3 – Nos casos em que a petição inicial, não obstante não vir acompanhada daquele documento comprovativo do pagamento da taxa de justiça ou da concessão de apoio judiciário, foi distribuída, deve o juiz do processo, logo que a falta for detectada, mandar notificar os autores para, no prazo de dez dias, sob pena de a instância se extinguir, juntarem o documento comprovativo do pagamento da taxa de justiça devida ou da concessão do apoio judiciário, naquela modalidade.

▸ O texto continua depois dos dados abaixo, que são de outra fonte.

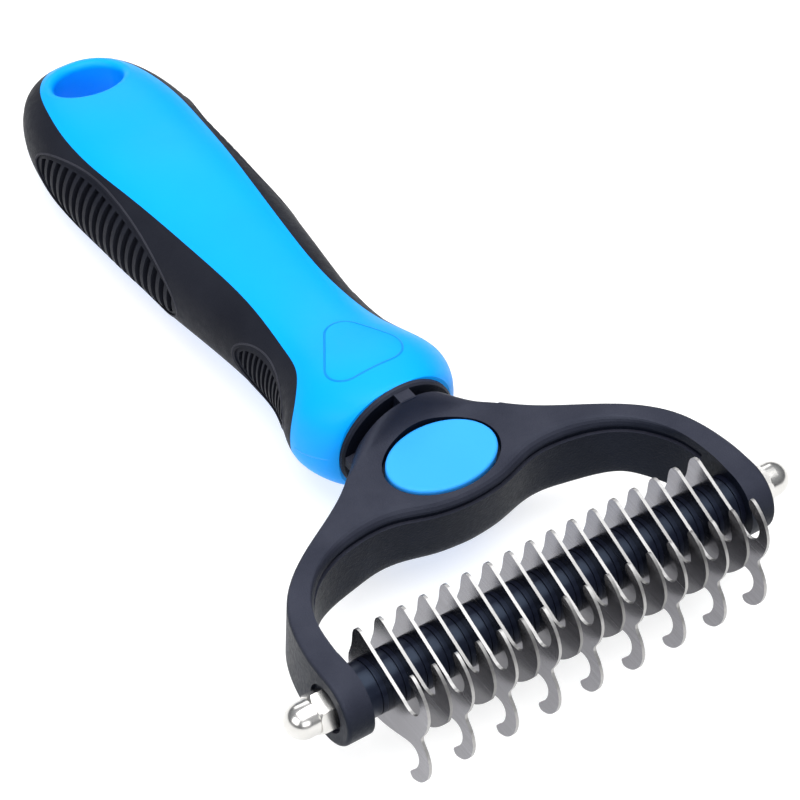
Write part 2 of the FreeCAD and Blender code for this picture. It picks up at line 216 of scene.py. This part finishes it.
def spacer_plastic():
    m = Mat("gloss_black_spacer")
    m.colour(m.noise(120.0, 3.0), (0.0025, 0.003, 0.008), (0.005, 0.006, 0.014), 0.75)
    m.roughness(m.noise(500.0, 3.0), 0.30, 0.38)
    m.bump(m.noise(1500.0, 2.0), 0.06, 0.0001)
    m.set(IOR=1.5, Specular_IOR_Level=0.34, Specular_Tint=(0.55, 0.72, 1.0, 1.0))
    return m.mat


def rod_steel():
    m = Mat("plain_rod_steel")
    n = m.noise(400.0, 4.0)
    m.colour(n, (0.42, 0.42, 0.43), (0.55, 0.55, 0.56))
    m.roughness(n, 0.28, 0.38)
    m.bump(n, 0.1, 0.0001)
    m.set(Metallic=1.0)
    return m.mat


def nut_chrome():
    m = Mat("bright_chrome")
    n = m.noise(260.0, 3.0)
    m.colour(n, (0.56, 0.55, 0.53), (0.66, 0.65, 0.63))
    m.roughness(n, 0.20, 0.27)
    m.bump(m.noise(900.0, 2.0), 0.02, 0.0001)
    m.set(Metallic=1.0)
    return m.mat


BLUE = blue_plastic("blue_satin_plastic", (0.0002, 0.30, 0.88), (0.0004, 0.325, 0.92))
CAP_BLUE = blue_plastic("blue_cap_plastic", (0.028, 0.30, 0.86), (0.034, 0.325, 0.90))
# darker blue for the marked outline on the flare: painted shade in the sunk line
BLUE_OUTLINE_SHADE = blue_plastic("blue_outline_shade_plastic", (0.001, 0.20, 0.80), (0.002, 0.225, 0.84))
RUBBER = grip_rubber("black_soft_rubber", (0.008, 0.009, 0.014), (0.013, 0.0145, 0.021))
# paler rubber for the panel rims: painted highlight on the raised lip
RUBBER_RIM_HIGHLIGHT = grip_rubber("charcoal_rim_highlight_rubber", (0.022, 0.023, 0.031), (0.034, 0.035, 0.045))
YOKE = yoke_plastic()
# the second value is how far the painted shade darkens each kind of blade in front of the axle
STEEL_DOUBLE = blade_steel("polished_double_blade_steel", 0.92)
STEEL_SINGLE = blade_steel("polished_single_blade_steel", 0.55)
SPACER = spacer_plastic()
ROD = rod_steel()
CHROME = nut_chrome()


def paint(obj, mat):
    obj.data.materials.clear()
    obj.data.materials.append(mat)


for name, obj in nodes.items():
    if name.startswith("blade_double"):
        paint(obj, STEEL_DOUBLE)
    elif name.startswith("blade_single"):
        paint(obj, STEEL_SINGLE)
    elif "spacer" in name:
        paint(obj, SPACER)
    elif name.startswith("acorn"):
        paint(obj, CHROME)
    elif name == "axle_rod":
        paint(obj, ROD)
    elif name == "yoke":
        paint(obj, YOKE)
    elif name == "handle_grip":
        paint(obj, RUBBER)
    elif name.startswith("cap_"):
        paint(obj, CAP_BLUE)
    else:
        paint(obj, BLUE)


def bevel(obj, width, segments=2, angle=40.0):
    mod = obj.modifiers.new("rounded_edges", "BEVEL")
    mod.width = width
    mod.segments = segments
    mod.limit_method = "ANGLE"
    mod.angle_limit = math.radians(angle)


for name, obj in nodes.items():
    if name.startswith("blade"):
        bevel(obj, 0.0002, 3)
    elif name.startswith("cap_"):
        bevel(obj, 0.00015, 3)
    elif name.startswith("acorn"):
        bevel(obj, 0.00015)
    elif name == "yoke":
        bevel(obj, 0.0004, 3, 50.0)


# ---------------------------------------------------------------- fine lines on the handle
RAY_LENGTH = 0.2  # metres
START_AWAY = 40  # mm from the middle, well outside the handle
BEAD_SIDES = 8
RIM_POINTS = 96
SEAM_STEPS = 12


def tree_of(name):
    mesh = nodes[name].data
    verts = [v.co.copy() for v in mesh.vertices]
    faces = [tuple(p.vertices) for p in mesh.polygons]
    return BVHTree.FromPolygons(verts, faces)


BODY = tree_of("handle_body")
GRIP = tree_of("handle_grip")


def land(tree, start, way, rows):
    """Add the surface point and normal met from start, if the ray meets the surface."""
    point, normal, _, _ = tree.ray_cast(start, way, RAY_LENGTH)
    if point is not None:
        rows.append((point, normal))


def tube(name, rows, radius, mat, closed=True, lift=0.0, taper=False):
    """A thin round bead along points on a surface, raised by the lift or sunk if it is negative."""
    mesh = bpy.data.meshes.new(name)
    bm = bmesh.new()
    count = len(rows)
    loops = []
    for i, (p, normal) in enumerate(rows):
        a = rows[(i - 1) % count][0] if closed or i > 0 else p
        b = rows[(i + 1) % count][0] if closed or i < count - 1 else p
        along = (b - a).normalized()
        across = along.cross(normal).normalized()
        out = across.cross(along).normalized()
        r = radius
        if taper:
            share = min(max(i / (count - 1), 0.02), 0.98)
            r = radius * (0.25 + 0.75 * math.sin(math.pi * share) ** 0.5)
        ring = []
        for k in range(BEAD_SIDES):
            t = 2 * math.pi * k / BEAD_SIDES
            spot = p + out * lift + across * (r * math.cos(t)) + out * (r * math.sin(t))
            ring.append(bm.verts.new(spot))
        loops.append(ring)
    last = count if closed else count - 1
    for i in range(last):
        one, two = loops[i], loops[(i + 1) % count]
        for k in range(BEAD_SIDES):
            bm.faces.new((one[k], one[(k + 1) % BEAD_SIDES], two[(k + 1) % BEAD_SIDES], two[k]))
    if not closed:
        bm.faces.new(list(reversed(loops[0])))
        bm.faces.new(loops[-1])
    bmesh.ops.recalc_face_normals(bm, faces=bm.faces)
    for f in bm.faces:
        f.smooth = True
    bm.to_mesh(mesh)
    bm.free()
    mesh.materials.append(mat)
    obj = bpy.data.objects.new(name, mesh)
    scene.collection.objects.link(obj)
    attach(obj, "root")


def mm(x, y, z):
    """A place given in millimetres from the axle's centre."""
    return axle + Vector((x, y, z)) / 1000.0


def panel_rim(name, side, y, z, a, b):
    # raised line round a ribbed panel of the grip, in a paler rubber that is a painted highlight on
    # its lip
    rows = []
    for k in range(RIM_POINTS):
        t = 2 * math.pi * k / RIM_POINTS
        start = mm(side * START_AWAY, y + a * math.cos(t), z + b * math.sin(t))
        land(GRIP, start, Vector((-side, 0, 0)), rows)
    tube(name, rows, 0.00026, RUBBER_RIM_HIGHLIGHT, lift=-0.00013)


for side, word in ((-1, "left"), (1, "right")):
    panel_rim("large_panel_rim_" + word, side, 120.5, -4.1, 24.9, 8.2)
    panel_rim("small_panel_rim_" + word, side, 69.3, -1.5, 10.2, 5.5)


def mould_seam(name, side):
    # fine parting line round the flange, from the ring to the grip
    rows = []
    for k in range(SEAM_STEPS + 1):
        share = k / SEAM_STEPS
        start = mm(side * START_AWAY, 46.4 + 8.0 * share, -0.4 - 1.9 * share)
        land(BODY, start, Vector((-side, 0, 0)), rows)
    # the seam is drawn in the paler cap blue as a painted highlight along the line
    tube(name, rows, 0.00024, CAP_BLUE, closed=False, lift=-0.0001, taper=True)


mould_seam("mould_seam_left", -1)
mould_seam("mould_seam_right", 1)


def rounded_outline(corners, arc_steps=14, side_steps=18):
    """Points round a closed outline whose corners are arcs, each given as (corner, radius)."""
    points = []
    count = len(corners)
    for i, (corner, radius) in enumerate(corners):
        before = (corners[i - 1][0] - corner).normalized()
        after = (corners[(i + 1) % count][0] - corner).normalized()
        half = before.angle(after) / 2
        centre = corner + (before + after).normalized() * (radius / math.sin(half))
        first = corner + before * (radius / math.tan(half)) - centre
        last = corner + after * (radius / math.tan(half)) - centre
        start = math.atan2(first.y, first.x)
        sweep = math.copysign(math.pi - 2 * half, first.cross(last))
        if points:
            side_start = points[-1]
            points += [side_start.lerp(centre + first, k / side_steps) for k in range(1, side_steps)]
        for k in range(arc_steps + 1):
            t = start + sweep * k / arc_steps
            points.append(centre + radius * Vector((math.cos(t), math.sin(t))))
    side_start = points[-1]
    points += [side_start.lerp(points[0], k / side_steps) for k in range(1, side_steps)]
    return points


def thumb_outline(name):
    # a triangle with rounded corners marked on the flare, its tip towards the butt
    corners = [
        (Vector((1.0, 70.5)), 3.7),
        (Vector((10.0, 51.6)), 4.5),
        (Vector((-11.5, 51.6)), 3.5),
    ]
    rows = []
    for q in rounded_outline(corners):
        land(BODY, mm(q.x, q.y, START_AWAY), Vector((0, 0, -1)), rows)
    # the outline's darker blue is painted shade in the sunk line
    tube(name, rows, 0.0003, BLUE_OUTLINE_SHADE, lift=-0.00018)


thumb_outline("thumb_outline")


# ---------------------------------------------------------------- floor
def make_floor():
    mesh = bpy.data.meshes.new("floor")
    bm = bmesh.new()
    bmesh.ops.create_grid(bm, x_segments=8, y_segments=8, size=6.0)
    bm.to_mesh(mesh)
    bm.free()
    floor = bpy.data.objects.new("floor", mesh)
    scene.collection.objects.link(floor)
    floor.location.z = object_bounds()[0].z - 0.0002
    # the floor glows, so that it comes out near white under soft light
    m = Mat("pale_floor")
    col = m.vary(m.noise(3.0, 2.0), (0.47, 0.47, 0.468), (0.49, 0.49, 0.488))
    m.link(col, "Color", m.bsdf, "Base Color")
    m.link(col, "Color", m.bsdf, "Emission Color")
    m.set(Roughness=0.9, Emission_Strength=1.35, Specular_IOR_Level=0.0)
    mesh.materials.append(m.mat)


make_floor()


# ---------------------------------------------------------------- light
middle = (cad_bounds[0] + cad_bounds[1]) / 2


def softbox(name, offset, size, power):
    data = bpy.data.lights.new(name, "AREA")
    data.shape = "RECTANGLE"
    data.size, data.size_y = size
    data.energy = power
    obj = bpy.data.objects.new(name, data)
    scene.collection.objects.link(obj)
    where = middle + Vector(offset)
    obj.location = where
    obj.rotation_mode = "QUATERNION"
    obj.rotation_quaternion = (middle - where).to_track_quat("-Z", "Y")


softbox("top_softbox", (0.0, -0.1, 1.0), (1.1, 1.1), 15.0)
softbox("left_softbox", (-0.95, -0.15, 0.6), (0.8, 0.6), 5.0)
softbox("front_softbox", (-0.2, -1.1, 0.55), (0.9, 0.5), 4.0)
softbox("rear_softbox", (0.3, 1.0, 0.6), (0.9, 0.4), 3.0)


def make_world():
    # a studio that is bright overhead and dim near the horizon
    world = bpy.data.worlds.new("studio")
    scene.world = world
    world.use_nodes = True
    tree = world.node_tree
    coords = tree.nodes.new("ShaderNodeTexCoord")
    split = tree.nodes.new("ShaderNodeSeparateXYZ")
    ramp = tree.nodes.new("ShaderNodeValToRGB")
    horizon, overhead = ramp.color_ramp.elements
    horizon.position = 0.05
    horizon.color = (0.16, 0.165, 0.18, 1.0)
    overhead.position = 0.75
    overhead.color = (0.80, 0.82, 0.86, 1.0)
    sky = tree.nodes["Background"]
    sky.inputs["Strength"].default_value = 0.6
    tree.links.new(coords.outputs["Generated"], split.inputs["Vector"])
    tree.links.new(split.outputs["Z"], ramp.inputs["Fac"])
    tree.links.new(ramp.outputs["Color"], sky.inputs["Color"])


make_world()
scene.view_settings.view_transform = "Standard"


# ---------------------------------------------------------------- camera
# azimuth from the front, elevation and roll in degrees; lengths in metres
AZIMUTH, ELEVATION, ROLL = -36.86, 46.87, 3.18
TARGET_OFFSET = Vector((0.0052, 0.0516, 0.0))
CAMERA_DISTANCE = 0.6343
LENS_MM, SENSOR_MM = 157.25, 36.0


def make_camera():
    data = bpy.data.cameras.new("camera")
    data.sensor_width = SENSOR_MM
    data.lens = LENS_MM
    data.clip_start = 0.02
    data.clip_end = 50.0
    cam = bpy.data.objects.new("camera", data)
    scene.collection.objects.link(cam)
    az, el, roll = math.radians(AZIMUTH), math.radians(ELEVATION), math.radians(ROLL)
    back = Vector((math.sin(az) * math.cos(el), -math.cos(az) * math.cos(el), math.sin(el)))
    right = Vector((0, 0, 1)).cross(back).normalized()
    up = back.cross(right)
    cam_x = right * math.cos(roll) + up * math.sin(roll)
    cam_y = -right * math.sin(roll) + up * math.cos(roll)
    turn = Matrix((cam_x, cam_y, back)).transposed()
    place = axle + TARGET_OFFSET + back * CAMERA_DISTANCE
    cam.matrix_world = Matrix.Translation(place) @ turn.to_4x4()
    scene.camera = cam


make_camera()
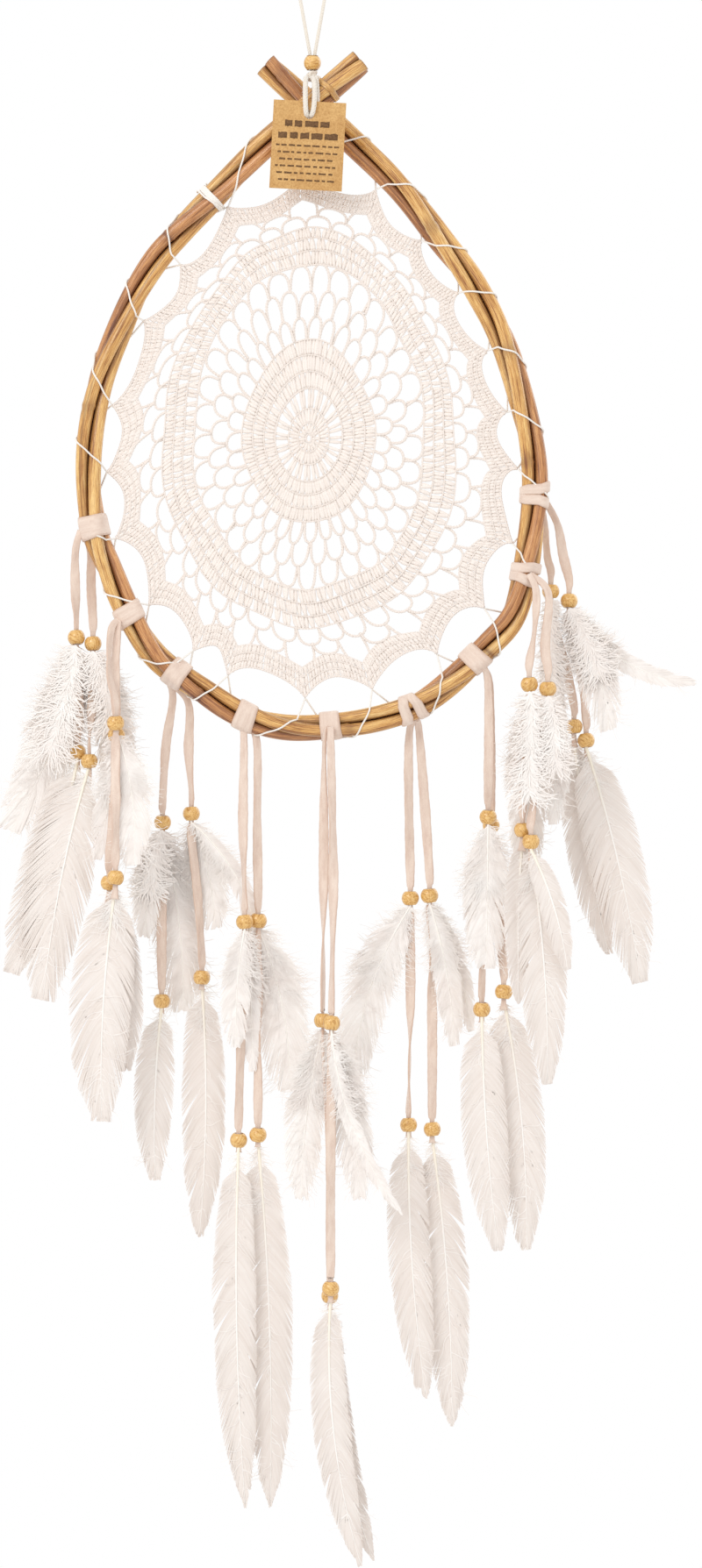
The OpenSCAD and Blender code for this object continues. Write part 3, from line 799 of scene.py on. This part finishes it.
def band(shape, middle, width, thick, slit=0.0, skew=0.0):
    """A flat band pulled round the three canes at an index of the hoop's line."""
    i = min(int(middle), len(HOOP_LINE) - 2)
    spacing = np.linalg.norm(HOOP_LINE[i + 1] - HOOP_LINE[i])
    across = np.linspace(-1, 1, 9)
    gap, sides = 0.12, 60
    angle = np.linspace(0, TURN, sides, endpoint=False)
    rounding = thick * (1 - 0.45 * np.abs(across) ** 8)
    shift = slit + skew * np.cos(angle)
    w = across[:, None] * width / 2 + shift[None]
    u = middle + w / spacing
    facing = np.broadcast_to(angle[None], u.shape)
    outer = wrapped(u, facing, (gap + rounding)[:, None])
    inner = wrapped(u, facing, gap)
    rings = np.concatenate([outer, inner[::-1]])
    n = len(rings)
    girth = np.broadcast_to(angle[None, :, None] * BUNDLE_R, (n, sides, 1))
    place = np.concatenate([w, w[::-1]])[..., None]
    grain = np.concatenate([place, np.zeros_like(place), girth], axis=2)
    edges = np.abs(np.concatenate([across, across[::-1]])) ** 8 * 0.55
    shape.add(rings.reshape(-1, 3), ring_quads(n, sides), (), grain.reshape(-1, 3),
              np.repeat(edges, sides))


# Laces, by number, whose two turns round the hoop stand apart, and how much they slant
CROSSED = {5: 1.6, 7: 1.0, 8: 1.4}


def hitch_bands():
    shape = Shape()
    for k, q in enumerate(HITCHES):
        i = nearest(q)
        skew = CROSSED.get(k)
        if skew is None:
            band(shape, i, width=11.8, thick=1.2, skew=0.35)
            continue
        for sign in (-1, 1):
            band(shape, i, width=5.9, thick=1.2, slit=sign * 3.3, skew=sign * skew)
    make("lace_bands", shape, SUEDE, "hoop", ["lace_hitches"])


def binding_strip():
    shape = Shape()
    band(shape, 3.5, width=3.4, thick=0.5, skew=0.5)
    make("crossing_strip", shape, SPLIT, "hoop", ["crossing_binding"])


THREAD_R = 0.52
THREAD_TONE = 0.15
# The thread's turn round the canes: its start and span, as shares of the way to the next point,
# and its first angle and sweep in degrees
TURN_START, TURN_SPAN = 0.085, 0.726
FIRST_ANGLE, ANGLE_SWEEP = -135, 270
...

Decisão Texto Integral: Acordam no Tribunal da Relação de Coimbra:

RELATÓRIO

A... e mulher, B... , intentaram, no Tribunal Judicial da Comarca de Alcobaça, a presente acção especial de insolvência, pedindo que seja declarada a insolvência dos requerentes com a exoneração do passivo restante, seguindo-se os demais termos.

Os requerentes não juntaram documento comprovativo de pagamento da taxa de justiça inicial devida nem de terem requerido o apoio judiciário, na modalidade de isenção de pagamento de taxas e encargos.

Distribuída a acção e conclusos os autos, veio a ser neles vertido despacho que indeferiu liminarmente a petição inicial apresentada, com o fundamento de que os requerentes não estão isentos do ónus de pagamento de custas judiciais.

Inconformados com o assim decidido, interpuseram os Autores recurso para este Tribunal, o qual foi admitido como de apelação e efeito meramente devolutivo.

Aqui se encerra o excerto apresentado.